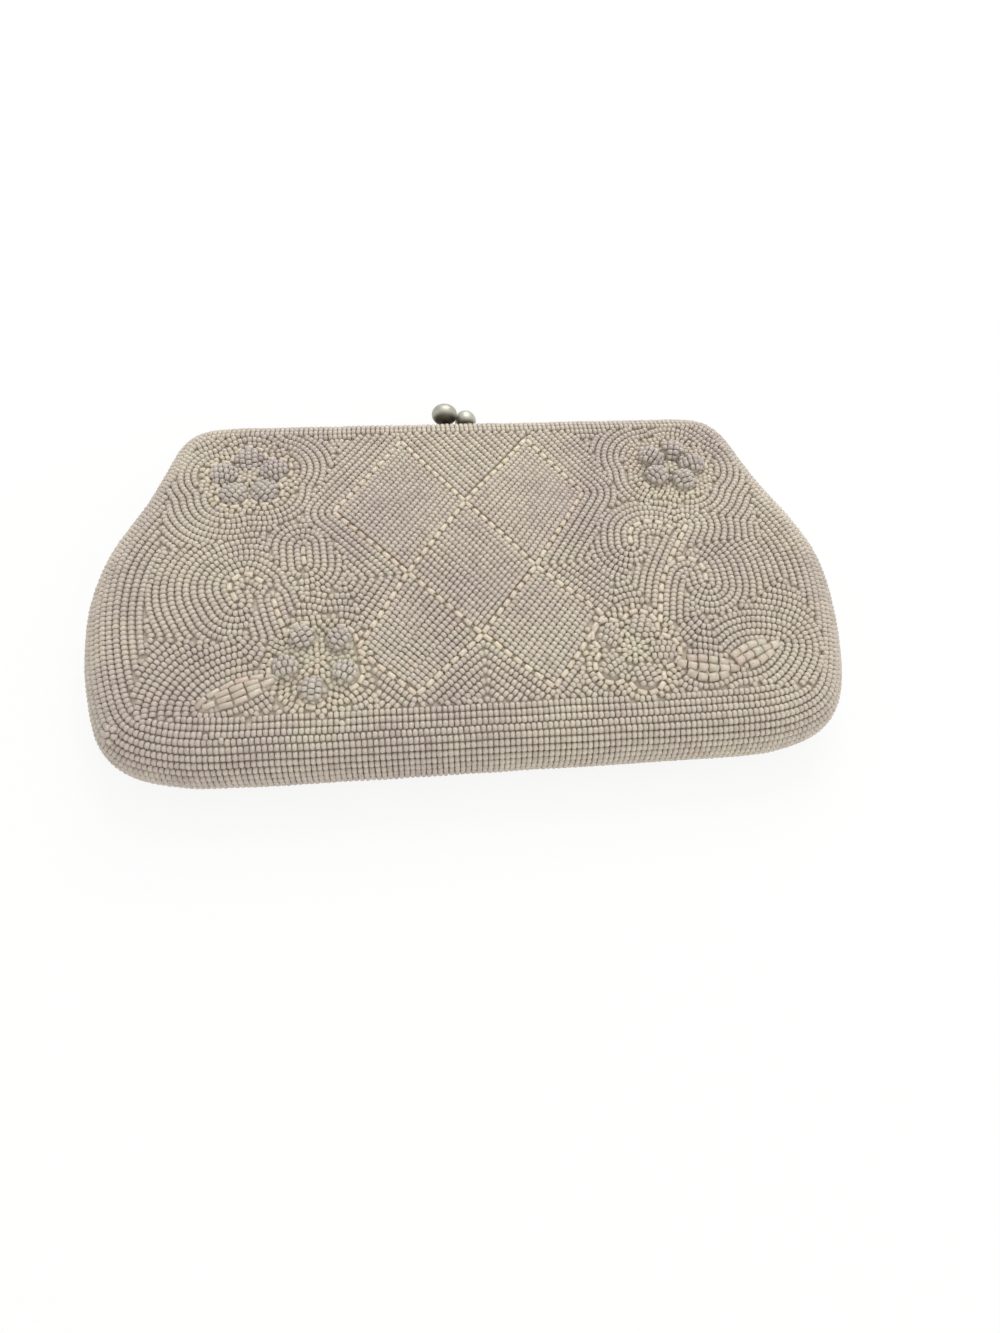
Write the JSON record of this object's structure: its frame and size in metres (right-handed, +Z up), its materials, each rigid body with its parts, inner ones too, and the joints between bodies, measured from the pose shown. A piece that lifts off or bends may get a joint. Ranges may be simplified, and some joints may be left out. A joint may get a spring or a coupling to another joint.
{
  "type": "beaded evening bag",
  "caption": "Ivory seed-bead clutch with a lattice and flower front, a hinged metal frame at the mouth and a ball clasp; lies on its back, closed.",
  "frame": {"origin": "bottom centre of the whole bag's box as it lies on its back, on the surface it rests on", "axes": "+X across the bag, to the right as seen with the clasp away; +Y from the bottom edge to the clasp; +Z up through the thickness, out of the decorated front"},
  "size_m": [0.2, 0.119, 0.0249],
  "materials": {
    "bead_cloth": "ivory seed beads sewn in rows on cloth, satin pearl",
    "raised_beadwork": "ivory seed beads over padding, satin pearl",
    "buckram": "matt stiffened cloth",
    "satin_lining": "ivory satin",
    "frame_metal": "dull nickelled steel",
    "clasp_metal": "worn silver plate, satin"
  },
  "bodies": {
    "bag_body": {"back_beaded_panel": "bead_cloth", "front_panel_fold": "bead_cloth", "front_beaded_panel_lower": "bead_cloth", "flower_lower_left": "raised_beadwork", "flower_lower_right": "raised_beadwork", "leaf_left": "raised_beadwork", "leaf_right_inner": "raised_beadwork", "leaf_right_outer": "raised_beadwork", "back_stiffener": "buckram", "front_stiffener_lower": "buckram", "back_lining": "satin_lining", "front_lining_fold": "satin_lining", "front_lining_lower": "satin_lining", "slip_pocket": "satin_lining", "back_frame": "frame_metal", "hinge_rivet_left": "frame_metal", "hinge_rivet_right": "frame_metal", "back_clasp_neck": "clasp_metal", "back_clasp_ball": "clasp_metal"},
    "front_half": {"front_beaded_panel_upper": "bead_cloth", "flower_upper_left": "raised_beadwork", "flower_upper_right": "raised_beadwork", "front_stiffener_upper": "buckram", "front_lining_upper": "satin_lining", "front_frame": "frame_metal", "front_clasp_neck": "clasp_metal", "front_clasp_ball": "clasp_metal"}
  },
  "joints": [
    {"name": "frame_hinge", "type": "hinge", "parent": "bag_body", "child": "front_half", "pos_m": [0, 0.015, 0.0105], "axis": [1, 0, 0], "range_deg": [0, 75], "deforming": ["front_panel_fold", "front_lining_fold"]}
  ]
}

──────

For each line above that contains the word "joints", copy that line.

Write the JSON record of this object's structure: its frame and size in metres (right-handed, +Z up), its materials, each rigid body with its parts, inner ones too, and the joints between bodies, measured from the pose shown. A piece that lifts off or bends may get a joint. Ranges may be simplified, and some joints may be left out. A joint may get a spring or a coupling to another joint.
  "joints": [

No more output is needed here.